I don't know what is wrong with this?


----------



## ShelLuser (Jun 11, 2014)

Did you upgrade Dovecot recently?  Then make sure that it still uses the right configuration files.

I only noticed this during an emergency server update (so didn't have time to deeper look into it) but after upgrading both Postfix and Dovecot I also suddenly started noticing weird errors; both environments wouldn't restart at all. As it turned out all my configuration files (main.cf, master.cf and dovecot.conf respectively) were reset to default. Or put differently; got overwritten by the factory versions.

As said I was short on time so I didn't look into this matter any further; I assumed something occurred during the upgrade, but lacked the time to do further testing. Even so; is it possible that this has also happened at your end?


----------



## hockey97 (Jun 12, 2014)

ShelLuser said:
			
		

> Did you upgrade Dovecot recently?  Then make sure that it still uses the right configuration files.
> 
> I only noticed this during an emergency server update (so didn't have time to deeper look into it) but after upgrading both Postfix and Dovecot I also suddenly started noticing weird errors; both environments wouldn't restart at all. As it turned out all my configuration files (main.cf, master.cf and dovecot.conf respectively) were reset to default. Or put differently; got overwritten by the factory versions.
> 
> As said I was short on time so I didn't look into this matter any further; I assumed something occurred during the upgrade, but lacked the time to do further testing. Even so; is it possible that this has also happened at your end?

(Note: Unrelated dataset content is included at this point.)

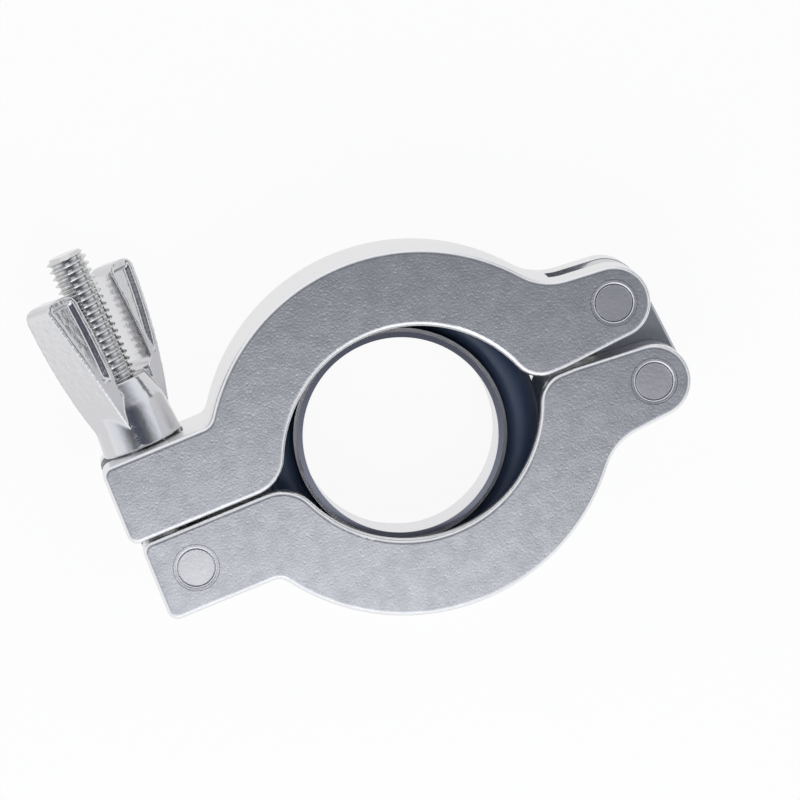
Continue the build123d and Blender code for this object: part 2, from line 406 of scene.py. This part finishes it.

Well, I upgraded my FreeBSD 8.1 system to FreeBSD 8.4. I then was promoted for upgrades for software packages. This included the Postfix and Dovecot. My Postfix config seems to be working properly. I can receive e-mails. I am having most of the problems with Dovecot 2.2.10  I upgraded to that version. Ever since I gotten weird errors. I changed the config settings a bit and did get the Dovecot to start running. However, it never ran properly... when I try sending out an e-mail I would get the error message of failure to relay the e-mail. 

Right now I fiddled with the config settings... I looked up on the internet and found out my config file is messed up. 
For instance at Service Auth { } the brackets  the ending part was way past my  socket listen [ }

So, I looked at a config file example and changed the brackets and this is where I get this error now. I can't start the server back up. I double checked to see if socket listen is a possible setting and verified that it is.

What my Dovecot was originally configured was by following this: http://www.purplehat.org/?page_id=7
That is my original configuration. However, after upgrading Dovecot it detected that I have an old outdated config file that is using settings that are no longer supported or where changed to something different. So, it automatically upgraded the config file to the corrected settings. 

what would be the directory where I can see example config files?


----------